Task to carry out: Transcribe only the lines from the line with "Reconstruct the object" through the line with "from math import", exactly, counting both of those lines as part of the stretch.

Given information:
%%

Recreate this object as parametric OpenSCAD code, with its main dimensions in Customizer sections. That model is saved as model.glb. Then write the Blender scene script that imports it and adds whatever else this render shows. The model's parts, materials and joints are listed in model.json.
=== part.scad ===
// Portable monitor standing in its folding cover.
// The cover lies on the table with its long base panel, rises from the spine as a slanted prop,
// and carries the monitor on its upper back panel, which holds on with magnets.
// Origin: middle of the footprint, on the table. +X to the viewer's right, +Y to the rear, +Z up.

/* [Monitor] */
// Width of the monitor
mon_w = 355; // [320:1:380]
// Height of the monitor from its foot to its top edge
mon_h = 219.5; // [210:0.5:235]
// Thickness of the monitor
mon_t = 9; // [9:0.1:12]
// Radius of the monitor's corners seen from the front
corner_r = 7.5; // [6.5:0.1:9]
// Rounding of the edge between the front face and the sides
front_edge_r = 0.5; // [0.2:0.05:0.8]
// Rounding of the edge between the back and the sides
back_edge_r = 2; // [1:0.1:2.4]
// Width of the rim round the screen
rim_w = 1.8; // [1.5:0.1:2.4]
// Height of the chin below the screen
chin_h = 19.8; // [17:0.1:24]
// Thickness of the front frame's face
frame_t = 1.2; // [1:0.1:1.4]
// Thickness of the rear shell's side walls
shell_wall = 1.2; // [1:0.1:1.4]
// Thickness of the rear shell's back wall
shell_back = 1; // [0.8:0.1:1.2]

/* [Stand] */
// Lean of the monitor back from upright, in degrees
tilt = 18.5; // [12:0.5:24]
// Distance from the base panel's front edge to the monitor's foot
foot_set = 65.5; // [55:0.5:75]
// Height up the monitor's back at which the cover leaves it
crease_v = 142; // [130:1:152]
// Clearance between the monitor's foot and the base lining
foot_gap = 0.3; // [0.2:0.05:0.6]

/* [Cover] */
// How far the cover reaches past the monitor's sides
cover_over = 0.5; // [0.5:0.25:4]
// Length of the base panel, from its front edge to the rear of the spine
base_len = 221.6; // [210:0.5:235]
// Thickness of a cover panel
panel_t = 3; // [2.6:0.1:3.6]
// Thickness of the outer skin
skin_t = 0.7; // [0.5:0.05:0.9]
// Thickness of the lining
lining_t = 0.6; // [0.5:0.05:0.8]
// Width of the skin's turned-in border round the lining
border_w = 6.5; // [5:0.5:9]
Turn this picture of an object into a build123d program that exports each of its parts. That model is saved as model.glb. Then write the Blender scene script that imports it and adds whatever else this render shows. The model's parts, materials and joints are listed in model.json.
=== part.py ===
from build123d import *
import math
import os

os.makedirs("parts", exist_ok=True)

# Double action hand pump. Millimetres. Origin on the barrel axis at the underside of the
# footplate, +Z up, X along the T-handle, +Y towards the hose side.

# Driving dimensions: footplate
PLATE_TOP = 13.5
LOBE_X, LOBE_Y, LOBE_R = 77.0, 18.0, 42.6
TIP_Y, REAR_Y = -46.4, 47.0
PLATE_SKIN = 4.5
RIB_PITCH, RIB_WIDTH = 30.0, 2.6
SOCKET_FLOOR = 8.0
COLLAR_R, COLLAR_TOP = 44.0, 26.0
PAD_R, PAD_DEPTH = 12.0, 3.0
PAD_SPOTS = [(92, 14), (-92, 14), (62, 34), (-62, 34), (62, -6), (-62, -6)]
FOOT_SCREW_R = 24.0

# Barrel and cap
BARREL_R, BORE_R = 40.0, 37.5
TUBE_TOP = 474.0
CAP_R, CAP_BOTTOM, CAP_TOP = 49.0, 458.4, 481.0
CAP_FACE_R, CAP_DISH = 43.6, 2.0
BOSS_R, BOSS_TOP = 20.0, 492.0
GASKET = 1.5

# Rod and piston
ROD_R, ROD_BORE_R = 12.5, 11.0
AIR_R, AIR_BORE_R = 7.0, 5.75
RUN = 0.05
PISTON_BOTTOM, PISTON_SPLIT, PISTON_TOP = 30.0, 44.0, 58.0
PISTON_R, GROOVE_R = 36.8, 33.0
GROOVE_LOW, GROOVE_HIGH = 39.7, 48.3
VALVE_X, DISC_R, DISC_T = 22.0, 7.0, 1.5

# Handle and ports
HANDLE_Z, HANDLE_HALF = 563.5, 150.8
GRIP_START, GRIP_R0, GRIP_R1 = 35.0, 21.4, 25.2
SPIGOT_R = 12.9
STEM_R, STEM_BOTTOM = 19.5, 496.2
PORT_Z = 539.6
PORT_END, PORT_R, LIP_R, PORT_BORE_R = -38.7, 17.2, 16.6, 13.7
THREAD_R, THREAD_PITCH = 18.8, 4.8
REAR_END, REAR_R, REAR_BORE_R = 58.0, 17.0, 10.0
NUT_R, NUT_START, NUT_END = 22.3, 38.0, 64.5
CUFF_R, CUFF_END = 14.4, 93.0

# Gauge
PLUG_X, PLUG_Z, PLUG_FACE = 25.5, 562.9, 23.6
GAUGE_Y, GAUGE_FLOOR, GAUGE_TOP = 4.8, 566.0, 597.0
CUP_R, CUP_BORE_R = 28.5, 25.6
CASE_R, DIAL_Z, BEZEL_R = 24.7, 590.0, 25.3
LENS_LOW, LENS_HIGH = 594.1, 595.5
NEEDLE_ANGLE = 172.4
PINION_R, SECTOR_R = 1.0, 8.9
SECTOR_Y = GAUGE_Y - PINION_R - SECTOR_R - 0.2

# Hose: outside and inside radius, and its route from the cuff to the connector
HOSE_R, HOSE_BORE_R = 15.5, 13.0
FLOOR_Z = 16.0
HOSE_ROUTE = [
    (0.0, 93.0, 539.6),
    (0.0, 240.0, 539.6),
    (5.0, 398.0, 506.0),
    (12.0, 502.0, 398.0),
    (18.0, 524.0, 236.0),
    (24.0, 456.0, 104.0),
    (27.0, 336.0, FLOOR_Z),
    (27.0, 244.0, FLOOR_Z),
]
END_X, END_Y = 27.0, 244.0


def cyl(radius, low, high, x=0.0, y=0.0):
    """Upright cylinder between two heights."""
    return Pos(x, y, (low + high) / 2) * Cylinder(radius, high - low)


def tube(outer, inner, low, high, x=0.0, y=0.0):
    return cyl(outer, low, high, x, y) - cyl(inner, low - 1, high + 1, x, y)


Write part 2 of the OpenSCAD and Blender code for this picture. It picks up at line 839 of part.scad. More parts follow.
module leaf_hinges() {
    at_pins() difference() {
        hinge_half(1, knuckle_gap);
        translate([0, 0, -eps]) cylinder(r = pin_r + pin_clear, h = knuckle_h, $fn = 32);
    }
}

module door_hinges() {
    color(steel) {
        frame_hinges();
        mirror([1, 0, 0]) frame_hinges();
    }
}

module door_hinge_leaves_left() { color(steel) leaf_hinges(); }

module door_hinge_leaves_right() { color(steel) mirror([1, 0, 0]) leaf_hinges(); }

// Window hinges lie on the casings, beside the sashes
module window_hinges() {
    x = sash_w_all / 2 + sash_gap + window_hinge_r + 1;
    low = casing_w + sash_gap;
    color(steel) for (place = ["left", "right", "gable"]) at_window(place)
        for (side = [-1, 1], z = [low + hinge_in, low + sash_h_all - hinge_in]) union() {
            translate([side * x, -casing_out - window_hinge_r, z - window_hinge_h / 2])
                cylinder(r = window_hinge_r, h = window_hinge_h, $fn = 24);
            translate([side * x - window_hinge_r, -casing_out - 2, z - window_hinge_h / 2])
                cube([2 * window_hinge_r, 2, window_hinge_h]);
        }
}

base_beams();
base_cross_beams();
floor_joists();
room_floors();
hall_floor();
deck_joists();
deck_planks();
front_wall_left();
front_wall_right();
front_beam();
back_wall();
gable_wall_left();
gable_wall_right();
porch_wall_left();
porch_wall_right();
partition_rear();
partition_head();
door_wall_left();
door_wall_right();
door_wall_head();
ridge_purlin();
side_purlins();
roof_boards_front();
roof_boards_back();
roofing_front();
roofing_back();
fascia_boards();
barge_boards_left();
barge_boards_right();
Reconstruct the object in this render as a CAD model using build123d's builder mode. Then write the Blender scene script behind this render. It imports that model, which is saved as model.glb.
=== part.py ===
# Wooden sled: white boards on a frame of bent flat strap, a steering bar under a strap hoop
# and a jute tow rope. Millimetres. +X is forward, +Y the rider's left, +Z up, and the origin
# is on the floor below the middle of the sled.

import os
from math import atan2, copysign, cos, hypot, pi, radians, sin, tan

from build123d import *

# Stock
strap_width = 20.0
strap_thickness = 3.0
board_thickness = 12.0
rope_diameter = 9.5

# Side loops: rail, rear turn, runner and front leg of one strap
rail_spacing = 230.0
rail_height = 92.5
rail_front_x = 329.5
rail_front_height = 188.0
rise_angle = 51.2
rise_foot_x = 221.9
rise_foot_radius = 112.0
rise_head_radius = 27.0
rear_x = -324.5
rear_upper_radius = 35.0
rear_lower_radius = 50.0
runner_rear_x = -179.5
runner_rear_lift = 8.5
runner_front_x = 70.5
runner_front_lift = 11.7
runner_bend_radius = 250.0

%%

Task result:
Reconstruct the object in this render as a CAD model using build123d's builder mode. Then write the Blender scene script behind this render. It imports that model, which is saved as model.glb.
=== part.py ===
# Wooden sled: white boards on a frame of bent flat strap, a steering bar under a strap hoop
# and a jute tow rope. Millimetres. +X is forward, +Y the rider's left, +Z up, and the origin
# is on the floor below the middle of the sled.

import os
from math import atan2, copysign, cos, hypot, pi, radians, sin, tan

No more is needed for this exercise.